Microstructure, dielectric and optical properties of transparent flexible high-k Bi1.5MgNb1.5O7 thin films

Abstract

High-k insulation materials can effectively reduce the operating voltage and leakage current of TFT devices, improving device performance owing to their high dielectric constant and insulation properties. Transparent flexible Bi1.5MgNb1.5O7 (BMN) dielectric thin films were synthesized via RF magnetron sputtering at room temperature. The impact of argon to oxygen ratio (Ar:O2) on the microstructure, elemental composition, optical, and dielectric properties of the BMN dielectric films was systematically explored. X-ray photoelectron spectroscopy, scanning electron microscopy, and optical property tests revealed that the proportion of metallic Bi and grain size play crucial roles in the optical transmittance and optical bandgap of the BMN films. Moreover, the dielectric properties were significantly influenced by the space charge polarization resulting from the percolation capacitance model formed by metallic Bi in the samples. To further optimize the dielectric properties of BMN films, sandwich structured OAO (BMNO/BMNAr/BMNO) composite films were designed.

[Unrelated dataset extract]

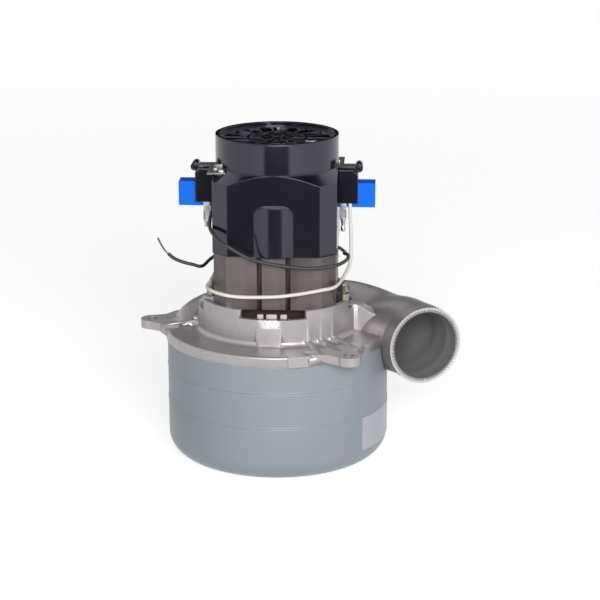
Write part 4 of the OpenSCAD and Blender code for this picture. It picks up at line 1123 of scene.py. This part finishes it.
@dataclass
class Bracket(Assembly):
    """The cast bracket with its scroll, horn and ears.

    Attributes:
        machined: Heights of the level faces that are machined, in mm.
        drum: Outside radius of the drum, in mm.
        case: Radius of the fan case, in mm.
        case_top: Height of the fan case, in mm.
        horn: Outside radius of the horn's mouth, in mm.
        step: Step in radius at the horn's cuff, in mm.
        sides: Number of points in a ring of the smooth sleeves.
        axis: Height of the horn's axis, in mm.
        offset: Distance of the horn's axis from the motor's axis, in mm.
        angle: Angle of the tangent point from +X, in degrees.
        wall: Thickness of the horn's wall, in mm.
        bore_from: Station from which the smooth bore is drawn.
        reach: Length from the tangent point to the mouth, in mm.
        cuff: Length of the cuff, in mm.
        swell: How far the horn swells towards the drum at its root, in mm.
        proud: How far the smooth skin stands off the solid's own flats, in mm.
        bore_proud: How far the smooth bore stands off the solid's flats in the cuff, in mm.
        bore_deep: The same deep inside, and how much it grows there from station to station, in mm.
        bore_back: Thickness of the smooth bore's sleeve, in mm.
        skin_room: How far the outer skin stays off the drum, the case's side and its top, in mm.
        bore_room: The same for the smooth bore.
        web_angle: Angle of the web beside the horn, in degrees.
        web_half: Half of its thickness, in mm.
        web_fall: Slope of its top in the solid.
        web_start: Distance and height where its top starts, its slope and that of the horn's side, in mm.
        web_deep: How far below that height the web is sloped, in mm.
    """

    machined: Sequence[float] = (135.5, 128.8, 126.0, 128.5, 132.95, 107.85)
    drum: float = 65.5
    case: float = 91.5
    case_top: float = 98.2
    horn: float = 31.75
    step: float = 0.5
    sides: int = 72
    axis: float = 100.3
    offset: float = 95.0
    angle: float = 26.3
    wall: float = 3.0
    bore_from: int = 30
    reach: float = 84.0
    cuff: float = 15.5
    swell: float = 5.0
    proud: float = 0.06
    bore_proud: float = 0.8
    bore_deep: tuple[float, float] = (1.5, 0.1)
    bore_back: float = 1.2
    skin_room: Point = (-2.0, 0.7, 0.5)
    bore_room: Point = (0.1, 3.8, 3.1)
    web_angle: float = -7.0
    web_half: float = 7.5
    web_fall: float = 0.083
    web_start: tuple[float, float, float, float] = (73.0, 127.3, 0.58, 0.56)
    web_deep: float = 12.0

    def on_horn(self, along: float, swell: float, sink: float) -> Point:
        """Give a station on the horn, swollen towards the drum and sunk at its top.

        Args:
            along: Distance from the tangent point, in mm.
            swell: Swelling, in mm.
            sink: Depth that its top is sunk, in mm.

        Returns:
            Angle, distance out, angle of the section, half width and half height.
        """
        out = self.offset - swell
        return (
            self.angle - math.degrees(math.atan2(along, out)), math.hypot(along, out), self.angle,
            self.horn - self.step + swell, self.horn - sink,
        )

    def stations(self) -> list[Vector]:
        """Give the stations along the scroll and the horn.

        Returns:
            The stations, smoothly filled in.
        """
        d, flange = self.drum, 8.7
        set_out = [
            (192, d + 9, 192, 7, flange - 3), (172, d + 12, 172, 12, flange + 4),
            (152, d + 13.5, 152, 13.5, flange + 8.5), (100, d + 13.5, 100, 13.5, flange + 14),
            (60, d + 13.5, 62, 13.5, self.horn - 5), (40, d + 14.5, 46, 17, self.horn - 2),
            (25, d + 18.5, 36, 24, self.horn - 2),
            (12, self.offset - self.swell, 29, self.horn + 1, self.horn - 3.5),
            self.on_horn(40, self.swell, 1.3), self.on_horn(51, 0.75 * self.swell, 0.7),
            self.on_horn(60, 0.35 * self.swell, self.step),
        ]
        straight = Vector(self.on_horn(self.reach - self.cuff + 1.0, 0.0, self.step))
        return [*smooth_route(set_out, 6), straight]

    def held_out(self, spots: list[Vector], least: Callable[[float], float]) -> list[Vector]:
        """Lay the stretches of a ring that would cut into the drum or the fan case along their surface.

        Args:
            spots: The ring's points in order.
            least: Gives the least distance from the motor's axis at a height.

        Returns:
            The ring's points, none of them inside.
        """
        count = len(spots)
        room = [spot.xy.length - least(spot.z) for spot in spots]
        held = [spot.copy() for spot in spots]
        for start in (k for k in range(count) if room[k] < 0.0 <= room[k - 1]):
            end = next(k for k in range(start, start + count) if room[k % count] >= 0.0)
            ends = []
            for out, inside in ((start - 1, start), (end % count, (end - 1) % count)):
                ends.append(spots[out].lerp(spots[inside], room[out] / (room[out] - room[inside])))
            for step in range(end - start):
                spot = ends[0].lerp(ends[1], step / max(end - start - 1, 1))
                spot.xy *= max(1.0, least(spot.z) / spot.xy.length)
                held[(start + step) % count] = spot
        return held

    def ring(self, station: Vector, inset: float, least: Callable[[float], float]) -> list[Vector]:
        """Give one oval ring of a sleeve.

        Args:
            station: Angle, distance out, angle of the section, half width and half height.
            inset: How much smaller it is, in mm.
            least: Gives the least distance from the motor's axis at a height.

        Returns:
            Its points.
        """
        angle, out, turn, wide, high = station
        place = Matrix.Rotation(math.radians(angle), 4, "Z") @ Matrix.Translation((out, 0, self.axis))
        place = place @ Matrix.Rotation(math.radians(turn - angle), 4, "Z") @ LAID_OVER
        turns = [math.tau * k / self.sides for k in range(self.sides)]
        oval = [Vector(((wide - inset) * math.cos(t), (high - inset) * math.sin(t), 0.0)) for t in turns]
        return self.held_out([place @ spot for spot in oval], least)

    def sleeve(
        self, stations: Sequence[Vector], walls: Sequence[Sequence[float]], room: Point
    ) -> BMesh:
        """Draw a closed sleeve along the horn, kept out of the drum and off the fan case.

        Args:
            stations: The stations that it follows.
            walls: Insets of its two walls at each station, in mm.
            room: How far it stays off the drum, the case's side and its top, in mm.

        Returns:
            The mesh.
        """
        drum, case, top = Vector(room) + Vector((self.drum, self.case, self.case_top))

        def least(height: float) -> float:
            """Give the least distance from the axis at a height."""
            return max(drum, case if height < top else 0.0)

        there, back = ([self.ring(*pair, least) for pair in zip(stations, wall)] for wall in walls)
        rings = [*there, *reversed(back)]
        made = bmesh.new()
        order = made.verts.layers.int.new("order")  # place of a point in its ring
        for vert in bmesh.ops.create_circle(made, segments=self.sides, radius=1.0)["verts"]:
            vert[order] = round(math.atan2(vert.co.y, vert.co.x) / math.tau * self.sides) % self.sides
            vert.co = rings[0][vert[order]]
        edges = list(made.edges)
        for ring in rings[1:] + rings[:1]:
            parts = bmesh.ops.extrude_edge_only(made, edges=edges)["geom"]
            fresh = {part for part in parts if isinstance(part, bmesh.types.BMVert)}
            drawn = (part for part in parts if isinstance(part, bmesh.types.BMEdge))
            edges = [edge for edge in drawn if fresh.issuperset(edge.verts)]
            for vert in fresh:
                vert.co = ring[vert[order]]
        made.verts.layers.int.remove(order)
        return matched(made)

    def skin(self) -> BMesh:
        """Draw the smooth outer skin of the scroll and horn.

        Returns:
            The mesh.
        """
        stations = self.stations()
        walls = [[inset] * len(stations) for inset in (-self.proud, 1.0)]
        return self.sleeve(stations, walls, self.skin_room)

    def bore(self) -> BMesh:
        """Draw the smooth bore, with the shallow step where the cuff's own bore starts.

        Returns:
            The mesh.
        """
        stations = self.stations()[self.bore_from : -1]
        deep, taper = self.bore_deep
        left = range(len(stations) - 1, -1, -1)
        walls = [self.wall + min(deep, self.bore_proud + taper * k) for k in left]
        cuff, end = self.reach - self.cuff, self.reach - 0.2
        thin = self.wall - self.step
        for along, wall in ((cuff - 1.0, self.wall), (cuff, self.wall), (cuff + 1.0, thin), (end, thin)):
            stations.append(Vector(self.on_horn(along, 0.0, self.step)))
            walls.append(wall + self.bore_proud)
        hidden = [wall - self.bore_back for wall in walls]
        return self.sleeve(stations, (walls, hidden), self.bore_room)

    def slope_web(self, made: BMesh) -> None:
        """Let the web between the right column and the horn run down into the horn's side.

        Args:
            made: The casting's mesh.
        """
        turn = Matrix.Rotation(math.radians(self.web_angle), 3, "Z")
        near, high, fall, rise = self.web_start
        for vert in made.verts:
            x, y, z = turn.transposed() @ vert.co
            in_web = near + 1.0 < x < self.offset + 3.0 and abs(y) < self.web_half + 0.05
            on_top = abs(z - high + self.web_fall * (x - near)) < 0.3
            on_side = abs(abs(y) - self.web_half) < 0.03
            along = (z - high + fall * (x - near)) / (fall + rise)
            if in_web and z > high - self.web_deep and along > 0.0 and (on_top or on_side):
                vert.co = turn @ Vector((x - along, y, z - rise * along))

    def build(self) -> None:
        """Dress the casting, with bright faces where a cutter has passed."""
        made = self.unit.copy("motor_bracket")
        self.slope_web(made)
        angle, facing = math.radians(self.angle), 0.99
        mouth = Vector((math.sin(angle), -math.cos(angle), 0.0))
        for face in made.faces:
            middle = face.calc_center_median()
            level = face.normal.z > facing and any(abs(middle.z - z) < 0.15 for z in self.machined)
            lip = face.normal.dot(mouth) > facing and abs(middle.dot(mouth) - self.reach) < 0.5
            face.material_index = int(level or lip)
        both, node = (CAST_ALUMINIUM, MILLED_ALUMINIUM), ["motor_bracket"]
        self.unit.add("bracket_casting", made, both, "cast_alloy", replaces=node, sharp=SHARP_TURN, flat=True)
        self.unit.add("horn_casting_skin", self.skin(), CAST_ALUMINIUM, "cast_alloy", sharp=60.0)
        # Inside the horn the aluminium's darker grey is painted shade.
        self.unit.add("horn_bore_skin", self.bore(), BORE_ALUMINIUM_PAINTED_SHADE, "cast_alloy", sharp=60.0)
        self.unit.finish_node(WOOL_FELT, "shaft_seal")
        self.unit.finish_node(BEARING_STEEL, "lower_outer_race", "lower_bearing_clip")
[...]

The OAO composite film exhibited the best overall performance, with an average transmittance of 92.27 %, a dielectric constant of 84, a dielectric loss of 0.00672, and a leakage current density of approximately 1.4 × 10−8 (5 V) when the thickness of the BMNO layer was 15 nm. These results highlight the significant potential of BMN as a transparent flexible high-k dielectric material.